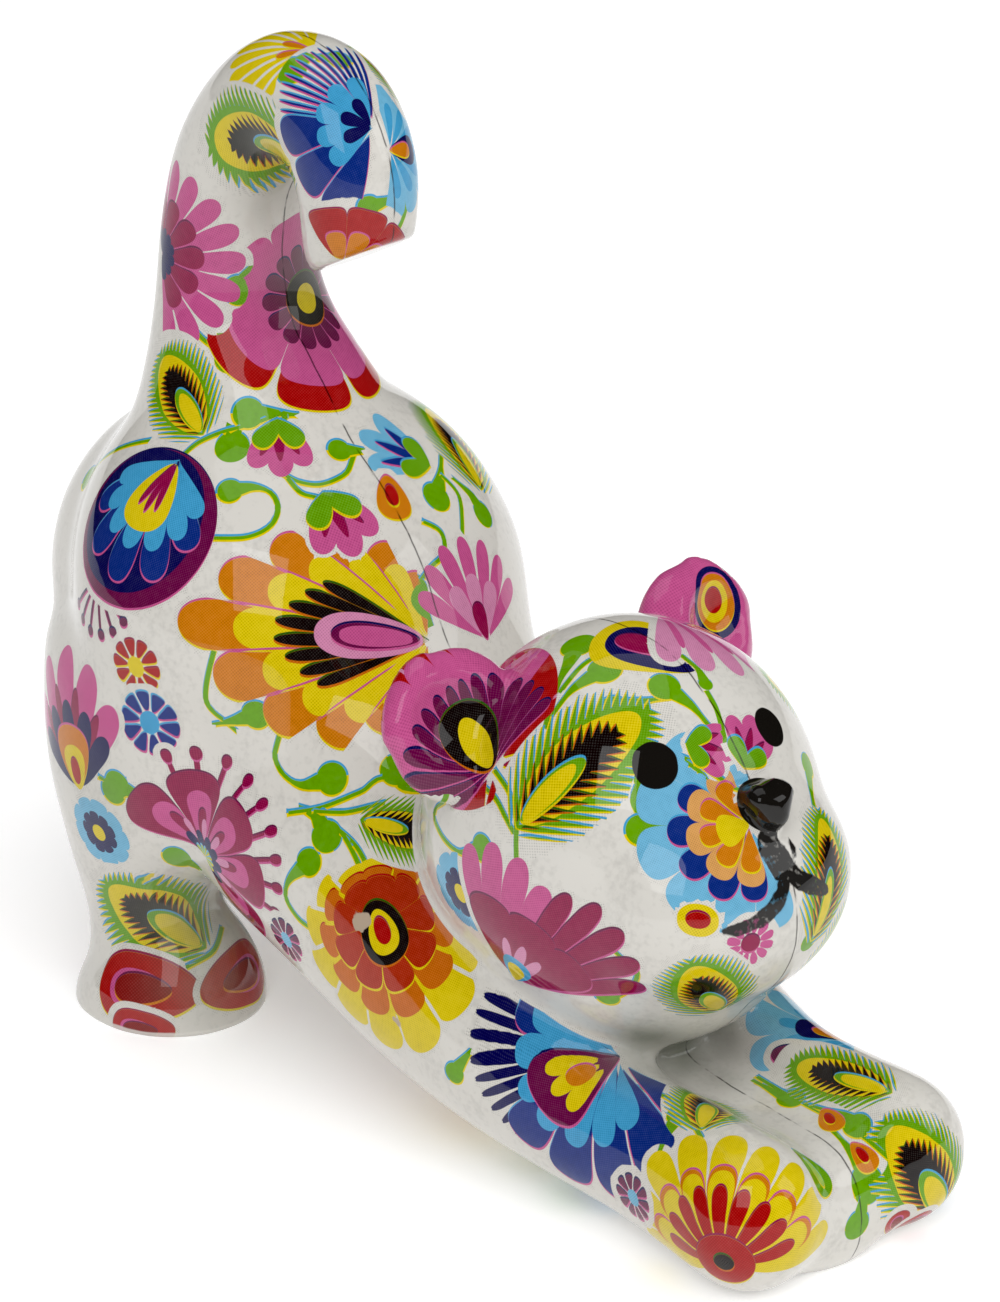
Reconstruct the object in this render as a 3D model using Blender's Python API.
"""A stretching cat: rump and tail up, forelegs flat on the ground, round head resting over them.

The figure is one casting and is modelled as one closed solid, with the hollow inside left out.
It faces -Y, its own left is +X, and it stands on Z = 0, centred over the ground that it covers.
The form is free, so every length is a share of the height, written as if the cat were 175 mm tall.
"""

import math

import bmesh
import bpy
from mathutils import Matrix, Vector

HEIGHT = 0.175  # from the soles to the top of the tail
MM = HEIGHT / 175.0  # one millimetre of a cat 175 mm tall

# Lofted forms. Y runs back from the tips of the forepaws, and Z up from the ground.
# Each station is x, y, z, half width, half depth. Paired forms are given for the +X side.
TORSO = (
    (0, 164, 71, 31.5, 32),
    (0, 149, 74, 41, 38),
    (0, 134, 69.5, 40, 34),
    (0, 116, 55.5, 30.5, 25.5),
    (0, 95, 42, 29.5, 23),
    (0, 74, 32.5, 28.5, 20),
    (0, 58, 26.5, 25.5, 17),
)
TAIL = (
    (0, 148, 84, 30, 32),
    (0, 152, 104, 22.5, 23),
    (0, 156, 121, 16.3, 14.3),
    (0, 156.5, 138, 13.6, 12.5),
    (0, 152.5, 152, 12.8, 11.8),
    (0, 142.5, 163.4, 11.8, 11.2),
    (0, 131, 163.6, 11.5, 10.5),
    (0, 124.3, 154, 11, 10),
    (0, 124.5, 140, 10, 9),
)
HIND_LEG = (
    (22, 147, 60, 20.2, 29.5),
    (24.2, 150, 42, 18, 24),
    (25, 152.3, 27, 14.3, 15.2),
    (25, 152.3, 16, 11.3, 12.1),
    (24.4, 149.8, 8.5, 14.5, 15.7),
    (24.4, 148.8, 3, 17, 18),
    (24.4, 148.8, -4, 16.3, 17.5),
)
FORELEG = (
    (23.5, 122, 44.5, 12, 19),
    (22, 104, 37, 12.5, 18.5),
    (21.2, 84, 28, 12.5, 17),
    (20.2, 66, 21.2, 12.2, 14.5),
    (18, 48, 16.2, 11.3, 12.5),
    (15.6, 30, 13.6, 10.5, 12.8),
    (16.2, 8, 12.6, 12.3, 13.6),
)
PAW_WEB = (
    (0, 70, 14, 16, 14),
    (0, 40, 10.5, 16, 11.5),
    (0, 8, 8.5, 16, 11.8),
)
NECK = (
    (0, 80, 44, 24, 20),
    (0, 66, 40, 24, 20),
)

# Balls, as centre and half sizes.
SKULL = ((0, 55.5, 60.5), (31.8, 32.5, 34.8))
MUZZLE = ((0, 37.3, 56.5), (26, 22, 20.5))
NOSE = ((0, 21.2, 75.6), (5.6, 4.6, 4.8))

# The left ear: the middle of its foot, its tip, and one edge of its foot.
EAR_FOOT = (25.6, 68.5, 80.2)
EAR_TIP = (36.6, 73, 88.6)
EAR_EDGE = (35.8, 66.5, 72.4)
# The ear's own stations, as rise, half width and half thickness.
EAR_RISE = (
    (-8, 9.5, 6),
    (-1, 12.7, 5.8),
    (5.5, 12.3, 4.8),
    (10.5, 9, 3.6),
)
# The cup in the front of the ear, in the ear's own frame: across, forwards, up.
EAR_CUP = ((0.5, 6.3, 5), (8.4, 4.6, 9))

# The tail is cut off square at its tip.
TAIL_CUT_POINT = (0, 119.4, 142.4)
TAIL_CUT_TILT = math.radians(30)  # how far the cut faces forwards of straight down
TAIL_CUT_REACH = 22  # how far from that point the cut may reach

SIDES = 36  # of each ring of a lofted form
STEPS = 6  # rings from one station to the next
CAP_ANGLES = (20, 40, 60, 78)  # where the rings of a rounded end lie, in degrees
BODY_VOXEL, BODY_SMOOTHING = 2.0, 15  # these melt the limbs into the body
FACE_VOXEL, FACE_SMOOTHING = 1.25, 4  # and these the ears and nose into the head
TRIANGLES = 9400

CLAY = (0.72, 0.70, 0.66, 1.0)
GLOSS_ROUGHNESS = 0.15


def between(before, start, end, after, t):
    """The smooth value that runs from start to end."""
    return 0.5 * (
        2 * start
        + (end - before) * t
        + (2 * before - 5 * start + 4 * end - after) * t**2
        + (3 * start - before - 3 * end + after) * t**3
    )


def smooth_run(stations):
    """The stations with a smooth run of steps between each pair."""
    padded = (stations[0], *stations, stations[-1])
    run = []
    for i in range(len(stations) - 1):
        for step in range(STEPS):
            around = zip(*padded[i : i + 4])
            run.append([between(*values, step / STEPS) for values in around])
    run.append(list(stations[-1]))
    return run


def section(centre, along, half_width, half_depth):
    """The matrix that lays a unit circle across the run as an ellipse."""
    side = (Vector((1, 0, 0)) - along * along.x).normalized()
    turn = Matrix((side, along.cross(side), along)).transposed().to_4x4()
    return Matrix.Translation(centre) @ turn @ Matrix.Diagonal((half_width, half_depth, 1, 1))


def rounded_end(centre, outwards, size, bulge):
    """The sections of a rounded end, from its rim to its pole."""
    reach = bulge * min(size)
    sections = []
    for angle in map(math.radians, CAP_ANGLES):
        at = centre + outwards * reach * math.sin(angle)
        sections.append((at, size[0] * math.cos(angle), size[1] * math.cos(angle)))
    return sections


def loft(stations, bulges=(0.8, 0.8)):
    """A closed form of elliptical sections, with rounded ends that bulge by these shares."""
    run = smooth_run(stations)
    centres = [Vector(station[:3]) for station in run]
    alongs = []
    for i in range(len(run)):
        ahead, behind = centres[min(i + 1, len(run) - 1)], centres[max(i - 1, 0)]
        alongs.append((ahead - behind).normalized())
    first = rounded_end(centres[0], -alongs[0], run[0][3:], bulges[0])
    last = rounded_end(centres[-1], alongs[-1], run[-1][3:], bulges[1])
    sections = [section(at, alongs[0], wide, deep) for at, wide, deep in reversed(first)]
    for centre, along, station in zip(centres, alongs, run):
        sections.append(section(centre, along, station[3], station[4]))
    sections += [section(at, alongs[-1], wide, deep) for at, wide, deep in last]

    form = bmesh.new()
    bmesh.ops.create_circle(form, cap_ends=True, segments=SIDES, radius=1, matrix=sections[0])
    rim = form.edges[:]
    for before, after in zip(sections, sections[1:]):
        made = bmesh.ops.extrude_edge_only(form, edges=rim)["geom"]
        rim = [item for item in made if isinstance(item, bmesh.types.BMEdge)]
        ring = [item for item in made if isinstance(item, bmesh.types.BMVert)]
        rim = [edge for edge in rim if all(vert in ring for vert in edge.verts)]
        bmesh.ops.transform(form, matrix=after @ before.inverted(), verts=ring)
    bmesh.ops.contextual_create(form, geom=rim)
    bmesh.ops.recalc_face_normals(form, faces=form.faces)
    return form


def mirrored(stations):
    return tuple((-station[0], *station[1:]) for station in stations)


def ball(centre, half_sizes):
    form = bmesh.new()
    bmesh.ops.create_icosphere(form, subdivisions=4, radius=1)
    place = Matrix.Translation(centre) @ Matrix.Diagonal((*half_sizes, 1))
    bmesh.ops.transform(form, matrix=place, verts=form.verts)
    return form


def as_object(name, forms):
    """One object that holds these forms, which are used up."""
    together = bmesh.new()
    for form in forms:
        mesh = bpy.data.meshes.new(name)
        form.to_mesh(mesh)
        form.free()
        together.from_mesh(mesh)
        bpy.data.meshes.remove(mesh)
    mesh = bpy.data.meshes.new(name)
    together.to_mesh(mesh)
    together.free()
    made = bpy.data.objects.new(name, mesh)
    bpy.context.scene.collection.objects.link(made)
    return made


def finished(made):
    """The object's mesh after its modifiers, and the object gone."""
    form = bmesh.new()
    form.from_object(made, bpy.context.evaluated_depsgraph_get())
    bpy.data.objects.remove(made)
    return form


def melted(forms, voxel, rounds):
    """Overlapping forms as one skin, with the joins between them rounded."""
    made = as_object("melted", forms)
    skin = made.modifiers.new("skin", "REMESH")
    skin.mode = "VOXEL"
    skin.voxel_size = voxel
    fillets = made.modifiers.new("fillets", "SMOOTH")
    fillets.factor = 0.5
    fillets.iterations = rounds
    return finished(made)


def thinned(form, triangles):
    """The form with about this many triangles."""
    count = sum(len(face.verts) - 2 for face in form.faces)
    made = as_object("thinned", [form])
    fewer = made.modifiers.new("fewer", "DECIMATE")
    fewer.ratio = triangles / count
    return finished(made)


def carved(form, cutter):
    """The form with the cutter taken out of it."""
    made = as_object("carved", [form])
    tool = as_object("tool", [cutter])
    cut = made.modifiers.new("cut", "BOOLEAN")
    cut.operation = "DIFFERENCE"
    cut.object = tool
    left = finished(made)
    bpy.data.objects.remove(tool)
    return left


def cut_flat(form, point, normal, within=None):
    """Take off what lies beyond a plane, only near the point if a reach is given, and close the cut."""
    faces = [face for face in form.faces
             if within is None or (face.calc_center_median() - Vector(point)).length < within]
    edges = {edge for face in faces for edge in face.edges}
    verts = {vert for face in faces for vert in face.verts}
    bmesh.ops.bisect_plane(form, geom=[*verts, *edges, *faces], plane_co=point, plane_no=normal,
                           clear_outer=True)
    rims = [edge for edge in form.edges if edge.is_boundary]
    bmesh.ops.holes_fill(form, edges=rims, sides=0)


def ear(side):
    """One ear: a rounded flap that leans out of the head, with a cup in its front."""
    foot, tip, edge = (Vector((side * p[0], p[1], p[2])) for p in (EAR_FOOT, EAR_TIP, EAR_EDGE))
    up = (tip - foot).normalized()
    across = edge - foot
    across = (across - up * across.dot(up)).normalized()
    front = across.cross(up) * side
    flap = loft([(0, 0, *station) for station in EAR_RISE], (0.5, 1.2))
    cup_centre, cup_size = EAR_CUP
    cup = ball((cup_centre[0], -cup_centre[1], cup_centre[2]), cup_size)
    form = carved(flap, cup)
    place = Matrix.Translation(foot) @ Matrix((across, -front, up)).transposed().to_4x4()
    bmesh.ops.transform(form, matrix=place, verts=form.verts)
    bmesh.ops.recalc_face_normals(form, faces=form.faces)
    return form


def cat_form():
    """The whole cat in its own millimetres, standing on Z = 0."""
    body = melted(
        [
            loft(TORSO), loft(TAIL, (0.5, 0.7)), loft(NECK), loft(PAW_WEB),
            loft(HIND_LEG), loft(mirrored(HIND_LEG)),
            loft(FORELEG, (0.8, 0.95)), loft(mirrored(FORELEG), (0.8, 0.95)),
            ball(*SKULL), ball(*MUZZLE),
        ],
        BODY_VOXEL, BODY_SMOOTHING,
    )
    downwards = (0, -math.sin(TAIL_CUT_TILT), -math.cos(TAIL_CUT_TILT))
    cut_flat(body, TAIL_CUT_POINT, downwards, TAIL_CUT_REACH)
    form = thinned(melted([body, ball(*NOSE), ear(1), ear(-1)], FACE_VOXEL, FACE_SMOOTHING), TRIANGLES)
    cut_flat(form, (0, 0, 0), (0, 0, -1))
    return form


def middle_of(form):
    """The point on the ground under the middle of the form's box."""
    sides = []
    for axis in (0, 1):
        reach = [vert.co[axis] for vert in form.verts]
        sides.append((min(reach) + max(reach)) / 2)
    return Vector((*sides, 0))


def clay_material():
    material = bpy.data.materials.new("clay")
    material.use_nodes = True
    shader = material.node_tree.nodes["Principled BSDF"]
    shader.inputs["Base Color"].default_value = CLAY
    shader.inputs["Roughness"].default_value = GLOSS_ROUGHNESS
    shader.inputs["Metallic"].default_value = 0.0
    return material


for old in list(bpy.data.objects):
    bpy.data.objects.remove(old)

form = cat_form()
middle = middle_of(form)
bmesh.ops.translate(form, vec=-middle, verts=form.verts)
bmesh.ops.scale(form, vec=(MM, MM, MM), verts=form.verts)
bmesh.ops.triangulate(form, faces=form.faces)
cat = as_object("cat_figurine", [form])
cat.data.materials.append(clay_material())
cat.data.shade_smooth()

________________________

[EXERCISE DETAILS] Write out a verbatim copy of the data, beginning with its first line and ending with the line that contains "MM = HEIGHT".

[CORRECT RESULT]
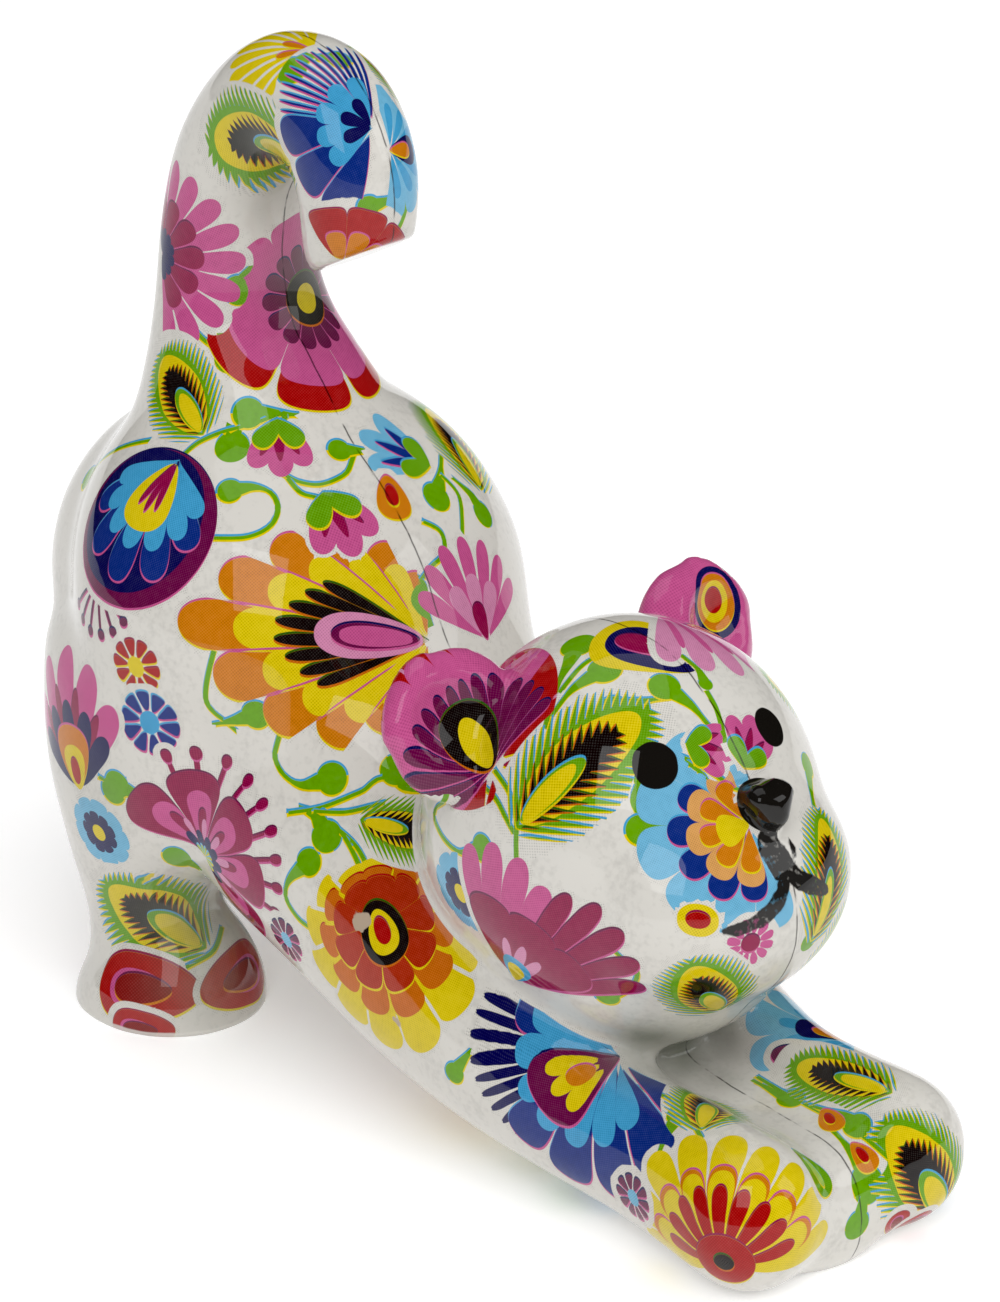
Reconstruct the object in this render as a 3D model using Blender's Python API.
"""A stretching cat: rump and tail up, forelegs flat on the ground, round head resting over them.

The figure is one casting and is modelled as one closed solid, with the hollow inside left out.
It faces -Y, its own left is +X, and it stands on Z = 0, centred over the ground that it covers.
The form is free, so every length is a share of the height, written as if the cat were 175 mm tall.
"""

import math

import bmesh
import bpy
from mathutils import Matrix, Vector

HEIGHT = 0.175  # from the soles to the top of the tail
MM = HEIGHT / 175.0  # one millimetre of a cat 175 mm tall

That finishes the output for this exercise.